Nos últimos anos, o que temos percebido não é a concessão de aumentos, ao contrário, representam fraca tentativa do Poder Público em reajustar salários e ganhos dos servidores, os quais cambaleiam de forma trôpega frente a batalha contra o disparo dos índices inflacionários.
De fato, e isso deve ser compreendido de forma insofismável, que a relação contratual mantida entre servidor público e Administração, devem ter como princípio básico, o equilíbrio econômico-financeiro dos contratos. Gustavo Binembojm: “O princípio do equilíbrio econômico-financeiro dos contratos administrativos é usualmente conceituado como o dever de preservação da relação de equivalência que se estabelece, no momento da apresentação da proposta do licitante vencedor, entre os encargos assumidos pelo contratado e as retribuições a ele devidas” (Temas de direito administrativo e constitucional, 2008, p. 388).
Por esta razão, a recomposição salarial do servidor público, operada através de reajustes e não aumentos, é medida que deve ser implementada pelo Poder Judiciário. Se o Poder Público, de uma forma em geral não demonstra interesse político em promover tal medida, o Poder Judiciário pode ser provocado para impor a obrigação de que as entidades integrantes da Administração promovam a respectiva recomposição salarial, cujos índices, para algumas carreiras ultrapassam os 40%.

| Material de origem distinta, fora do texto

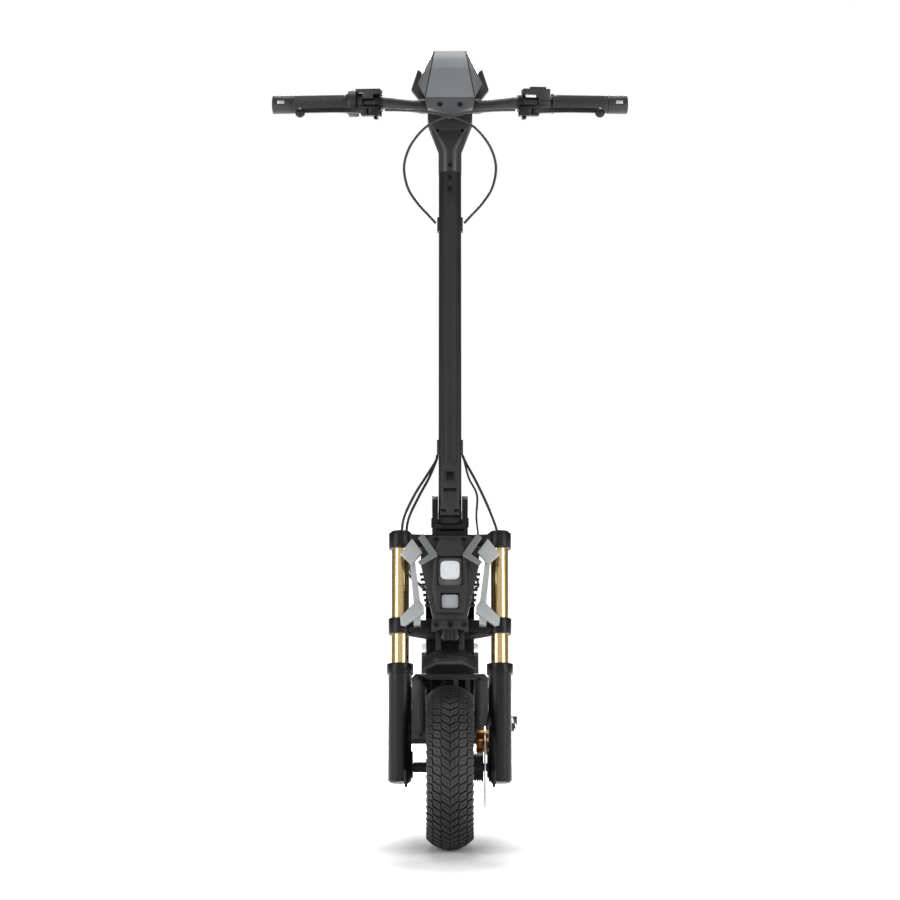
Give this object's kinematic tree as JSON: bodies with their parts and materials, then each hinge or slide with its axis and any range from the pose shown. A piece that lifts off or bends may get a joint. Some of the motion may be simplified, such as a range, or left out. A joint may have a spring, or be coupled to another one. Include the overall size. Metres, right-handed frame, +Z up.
{
  "type": "electric kick scooter",
  "caption": "Folding electric kick scooter with a twin-tube front fork, headlight unit, tall stem, flat deck and sprung hub-motor rear wheel.",
  "frame": {"origin": "on the ground at the centre of the object's footprint", "axes": "+Z up, -Y towards the front wheel, +X to the rider's left"},
  "size_m": [0.6428, 1.252, 1.3988],
  "materials": {
    "satin_black_paint": "satin",
    "black_anodised": "satin",
    "gold_anodised": "polished",
    "silver_paint": "satin",
    "black_plastic": "matte",
    "grey_plastic": "satin",
    "grip_rubber": "matte",
    "tyre_rubber": "matte",
    "cable_jacket": "satin",
    "steel": "brushed",
    "black_steel": "satin",
    "white_lens": "frosted",
    "red_lens": "gloss",
    "screen_glass": "gloss",
    "battery_wrap": "matte",
    "cast_aluminium": "cast",
    "orange_button": "gloss"
  },
  "bodies": {
    "frame": {"frame_shell": "satin_black_paint", "deck_mat": "grip_rubber", "bottom_cover": "black_plastic", "nose_grille": "black_plastic", "battery_pack": "battery_wrap", "controller": "cast_aluminium", "headset_bearings": "steel", "kick_plate": "satin_black_paint", "frame_screws": "black_steel"},
    "charge_cap": {"charge_cap": "grip_rubber"},
    "kickstand": {"kickstand": "satin_black_paint"},
    "swingarm": {"swingarm": "satin_black_paint", "rear_guard": "black_plastic", "tail_light": "red_lens", "rear_axle": "black_steel", "rear_caliper": "gold_anodised"},
    "rear_wheel": {"hub_motor": "black_anodised", "rear_tyre": "tyre_rubber", "rear_disc": "steel"},
    "shock_body": {"shock_body": "black_anodised"},
    "shock_shaft": {"shock_shaft": "steel"},
    "steering": {"lower_crown": "black_anodised", "upper_crown": "black_anodised", "stanchions": "gold_anodised", "lamp_housing": "black_plastic", "lamp_lenses": "white_lens", "lamp_chevrons": "grey_plastic", "side_blades": "silver_paint", "front_guard": "black_plastic", "fold_base": "black_anodised", "crown_bolts": "black_steel"},
    "fork_lowers": {"lower_legs": "black_anodised", "front_axle": "black_steel", "front_caliper": "gold_anodised"},
    "front_wheel": {"front_tyre": "tyre_rubber", "front_hub": "black_anodised", "front_disc": "steel"},
    "stem": {"stem_tube": "satin_black_paint", "stem_head": "satin_black_paint", "handlebar": "satin_black_paint", "grips": "grip_rubber", "end_caps": "black_plastic", "cap_lights": "silver_paint", "lever_clamps": "black_anodised", "throttle_body": "black_plastic", "switch_pod": "black_plastic", "display_shell": "black_plastic", "display_screen": "screen_glass", "windscreen": "grey_plastic", "brake_hoses": "cable_jacket", "stem_bolts": "black_steel", "lower_cables": "cable_jacket", "caliper_hose": "cable_jacket"},
    "fold_latch": {"fold_latch": "black_plastic"},
    "fold_slider": {"fold_slider": "black_plastic"},
    "right_lever": {"right_lever": "black_anodised"},
    "left_lever": {"left_lever": "black_anodised"},
    "throttle_paddle": {"throttle_paddle": "black_plastic"},
    "turn_switch": {"turn_switch": "grey_plastic"},
    "mode_button": {"mode_button": "orange_button"}
  },
  "joints": [
    {"name": "steering", "type": "hinge", "parent": "frame", "child": "steering", "pos_m": [0, -0.39984, 0.4277], "axis": [0, 0.2419, 0.9703], "range_deg": [-38, 38]},
    {"name": "fork_travel", "type": "slide", "parent": "steering", "child": "fork_lowers", "axis": [0, 0.2419, 0.9703], "range_m": [0, 0.045], "stiffness_N_per_m": 9000, "springref_m": -0.04},
    {"name": "front_wheel_spin", "type": "hinge", "parent": "fork_lowers", "child": "front_wheel", "pos_m": [0, -0.486, 0.14], "axis": [1, 0, 0], "continuous": true},
    {"name": "stem_fold", "type": "hinge", "parent": "steering", "child": "stem", "pos_m": [0, -0.35796, 0.55433], "axis": [-1, 0, 0], "range_deg": [0, 94], "deforming": ["lower_cables", "caliper_hose"]},
    {"name": "latch_open", "type": "hinge", "parent": "stem", "child": "fold_latch", "pos_m": [0, -0.39096, 0.5708], "axis": [1, 0, 0], "range_deg": [0, 75]},
    {"name": "latch_slide", "type": "slide", "parent": "fold_latch", "child": "fold_slider", "axis": [0, 0.2419, 0.9703], "range_m": [0, 0.012]},
    {"name": "left_brake_lever", "type": "hinge", "parent": "stem", "child": "left_lever", "pos_m": [0.15304, -0.20449, 1.28806], "axis": [0, 0, 1], "range_deg": [0, 14], "stiffness_Nm_per_rad": 0.6, "springref_deg": -5.73},
    {"name": "right_brake_lever", "type": "hinge", "parent": "stem", "child": "right_lever", "pos_m": [-0.15304, -0.20449, 1.28806], "axis": [0, 0, -1], "range_deg": [0, 14], "stiffness_Nm_per_rad": 0.6, "springref_deg": -5.73},
    {"name": "throttle", "type": "hinge", "parent": "stem", "child": "throttle_paddle", "pos_m": [-0.16057, -0.17707, 1.30506], "axis": [-0.989, 0.1478, 0], "range_deg": [0, 25], "stiffness_Nm_per_rad": 0.15, "springref_deg": -11.46},
    {"name": "turn_switch_press", "type": "slide", "parent": "stem", "child": "turn_switch", "axis": [0.1478, -0.989, 0], "range_m": [0, 0.002], "stiffness_N_per_m": 300, "springref_m": -0.001},
    {"name": "mode_button_press", "type": "slide", "parent": "stem", "child": "mode_button", "axis": [0.1478, -0.989, 0], "range_m": [0, 0.0015], "stiffness_N_per_m": 300, "springref_m": -0.001},
    {"name": "swingarm_pivot", "type": "hinge", "parent": "frame", "child": "swingarm", "pos_m": [0, 0.269, 0.188], "axis": [1, 0, 0], "range_deg": [0, 10], "stiffness_Nm_per_rad": 450, "springref_deg": -8.02},
    {"name": "rear_wheel_spin", "type": "hinge", "parent": "swingarm", "child": "rear_wheel", "pos_m": [0, 0.474, 0.14], "axis": [1, 0, 0], "continuous": true},
    {"name": "shock_tilt", "type": "hinge", "parent": "frame", "child": "shock_body", "pos_m": [0, 0.261, 0.268], "axis": [1, 0, 0], "range_deg": [-1, 8]},
    {"name": "shock_stroke", "type": "slide", "parent": "shock_body", "child": "shock_shaft", "axis": [0, -0.9216, 0.3881], "range_m": [-0.001, 0.016]},
    {"name": "kickstand_pivot", "type": "hinge", "parent": "frame", "child": "kickstand", "pos_m": [0.1122, -0.136, 0.179], "axis": [-1, 0, 0], "range_deg": [0, 80]},
    {"name": "charge_cap_hinge", "type": "hinge", "parent": "frame", "child": "charge_cap", "pos_m": [0.113, 0.094, 0.2095], "axis": [0, -1, 0], "range_deg": [0, 110]}
  ],
  "couplings": [
    {"joint": "shock_tilt", "follows": "swingarm_pivot", "ratio": 0.54023},
    {"joint": "shock_stroke", "follows": "swingarm_pivot", "m_per_rad": 0.07232}
  ]
}
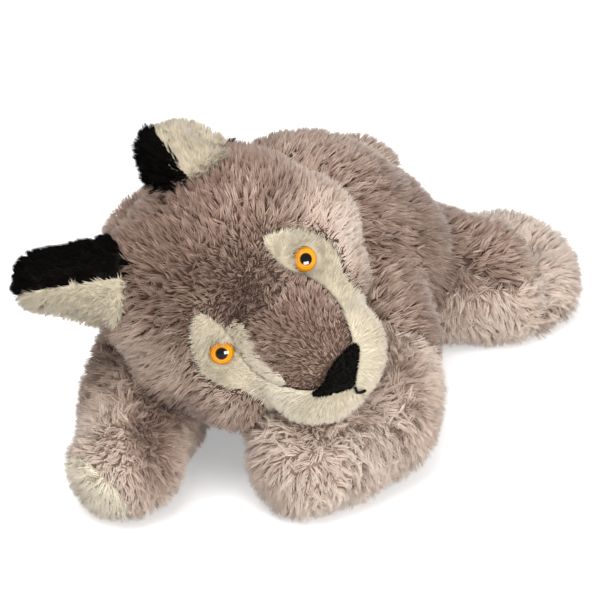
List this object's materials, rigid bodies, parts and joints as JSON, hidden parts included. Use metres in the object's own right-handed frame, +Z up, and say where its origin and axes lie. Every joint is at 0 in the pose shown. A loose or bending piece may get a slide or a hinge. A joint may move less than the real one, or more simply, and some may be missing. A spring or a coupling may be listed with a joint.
{
  "type": "plush wolf",
  "caption": "Stuffed plush wolf lying on its belly, head tilted over its forelegs, with set-in face panels, domed eyes, folded ears, soled paws and a bushy tail.",
  "frame": {"origin": "middle of the plush's box, at the ground it lies on", "axes": "+Z up, +X to the right of the picture, +Y away from it, towards the rump's far side; the paws point to -Y"},
  "size_m": [0.2878, 0.33, 0.1746],
  "materials": {
    "head": "taupe plush pile",
    "face_panel_left": "cream short pile",
    "face_panel_right": "cream short pile",
    "ear_back_left": "black plush pile",
    "ear_back_right": "black plush pile",
    "ear_lining_left": "cream short pile",
    "ear_lining_right": "cream short pile",
    "eye_left": "glossy amber dome",
    "eye_right": "glossy amber dome",
    "eye_washer_left": "white plastic, hidden",
    "eye_washer_right": "white plastic, hidden",
    "nose": "black velour",
    "mouth_stitch": "black thread",
    "torso": "taupe plush pile",
    "foreleg_left": "beige shaggy pile",
    "foreleg_right": "beige shaggy pile",
    "hind_leg_left": "beige shaggy pile",
    "hind_leg_right": "beige shaggy pile",
    "sole_foreleg_left": "cream short pile",
    "sole_foreleg_right": "cream short pile",
    "sole_hind_leg_left": "cream short pile",
    "sole_hind_leg_right": "cream short pile",
    "tail": "pale shaggy pile"
  },
  "bodies": {
    "root": {"head": "head", "face_panel_left": "face_panel_left", "face_panel_right": "face_panel_right", "ear_back_left": "ear_back_left", "ear_back_right": "ear_back_right", "ear_lining_left": "ear_lining_left", "ear_lining_right": "ear_lining_right", "eye_left": "eye_left", "eye_right": "eye_right", "eye_washer_left": "eye_washer_left", "eye_washer_right": "eye_washer_right", "nose": "nose", "mouth_stitch": "mouth_stitch", "torso": "torso", "foreleg_left": "foreleg_left", "foreleg_right": "foreleg_right", "hind_leg_left": "hind_leg_left", "hind_leg_right": "hind_leg_right", "sole_foreleg_left": "sole_foreleg_left", "sole_foreleg_right": "sole_foreleg_right", "sole_hind_leg_left": "sole_hind_leg_left", "sole_hind_leg_right": "sole_hind_leg_right", "tail": "tail"}
  },
  "joints": []
}
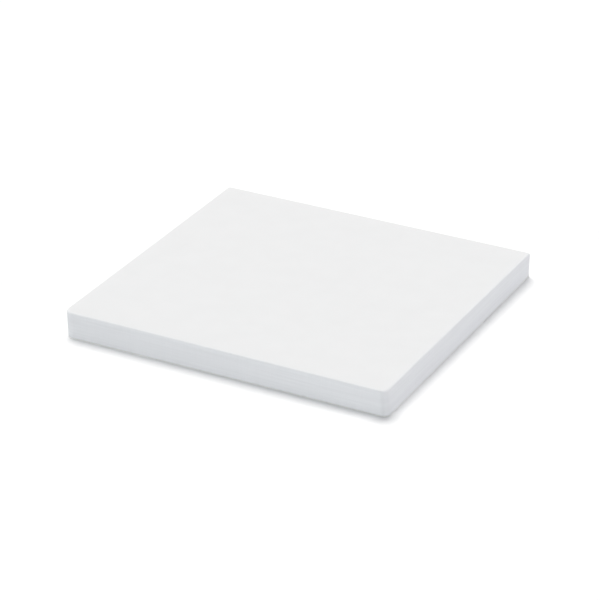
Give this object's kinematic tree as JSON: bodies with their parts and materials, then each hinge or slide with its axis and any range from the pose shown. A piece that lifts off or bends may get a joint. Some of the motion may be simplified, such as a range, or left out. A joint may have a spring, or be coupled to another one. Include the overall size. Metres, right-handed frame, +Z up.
{
  "type": "sticky note pad",
  "caption": "Flat blank pad of white sticky notes held together by a band of low-tack glue along one edge, on a backing sheet, for writing and peeling off notes.",
  "frame": {"origin": "centre of the underside of the backing sheet, on the surface that the pad lies on", "axes": "+Z up through the stack of notes; +X along the glued edge; +Y from the free edge of the notes towards the glued edge"},
  "size_m": [0.0762, 0.0698, 0.0058],
  "materials": {
    "note_paper": "uncoated white paper, matt, with fine layers showing on the cut edges",
    "low_tack_glue": "clear to milky acrylic glue, satin",
    "backing_paper": "thin release-coated white paper, satin"
  },
  "bodies": {
    "root": {"note_sheets": "note_paper", "adhesive_strip": "low_tack_glue", "backing_sheet": "backing_paper"}
  },
  "joints": []
}
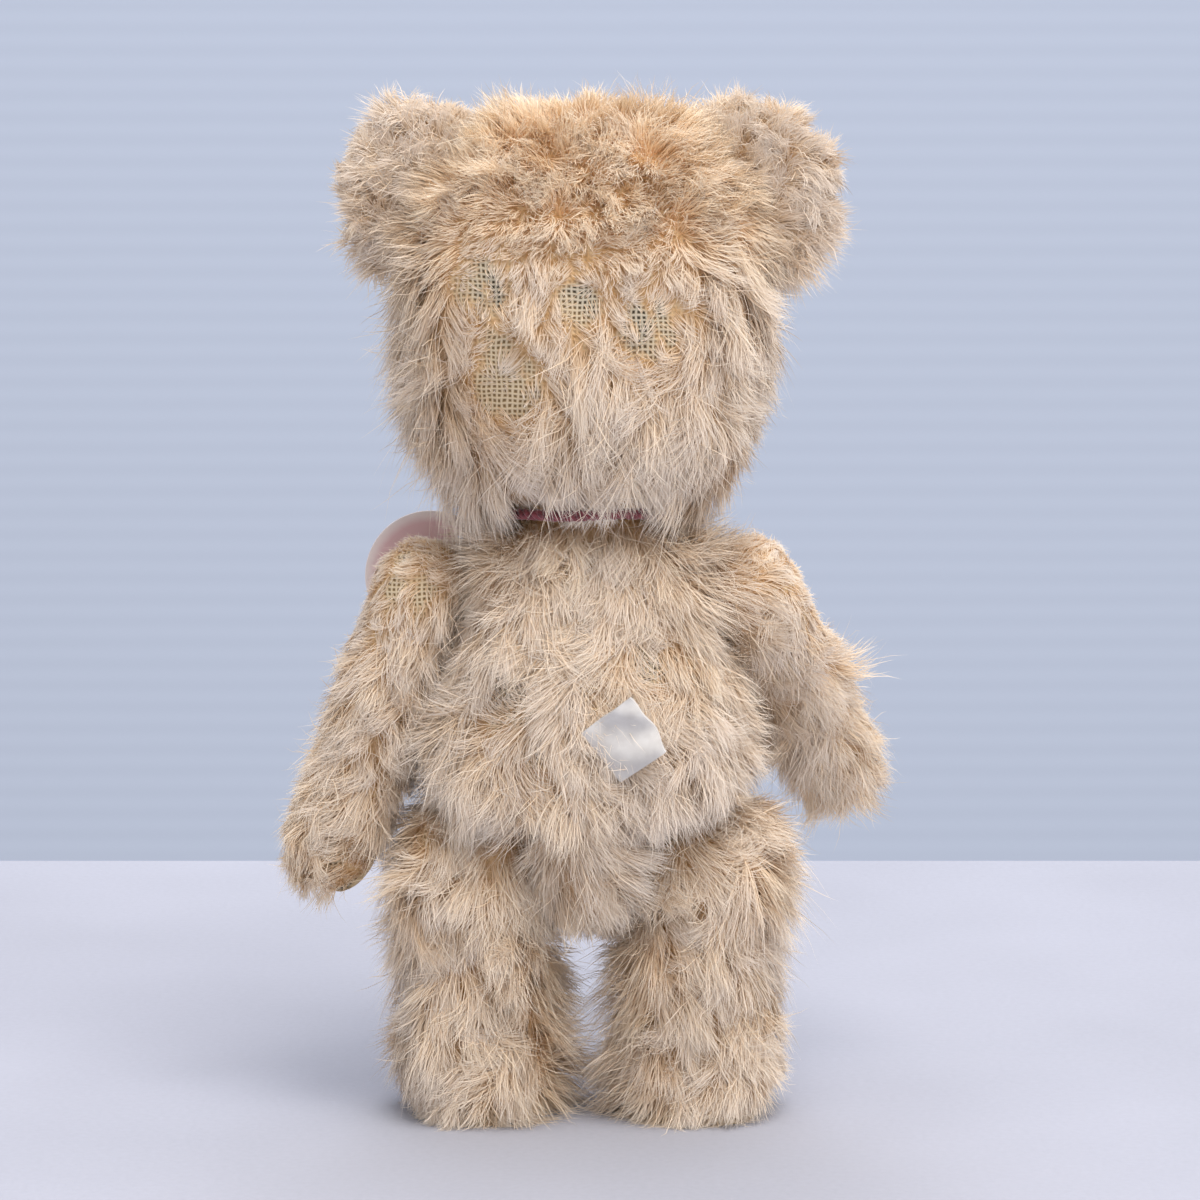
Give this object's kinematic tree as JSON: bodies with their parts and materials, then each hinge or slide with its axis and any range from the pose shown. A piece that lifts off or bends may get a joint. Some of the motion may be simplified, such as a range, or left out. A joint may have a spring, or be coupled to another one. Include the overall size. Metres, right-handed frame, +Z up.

Em recente decisão proveniente do STF, tal entendimento ficou marcado de forma evidente, na medida em que se destacou que o desprezo do Poder Público frente ao que se determina a Constituição Federal, representa não apenas o desequilíbrio da equação financeira mantida entre servidor e o Estado, além do enriquecimento sem causa diante da exploração do trabalho desempenhado.
Portanto, você servidor não apenas pode, mas deve procurar os seus direitos, especialmente se observar que os seus ganhos são incompatíveis aos “aumentos” concedidos pelo Poder Público. A mudança observada na jurisprudência parece revelar o acolhimento deste justo pleito.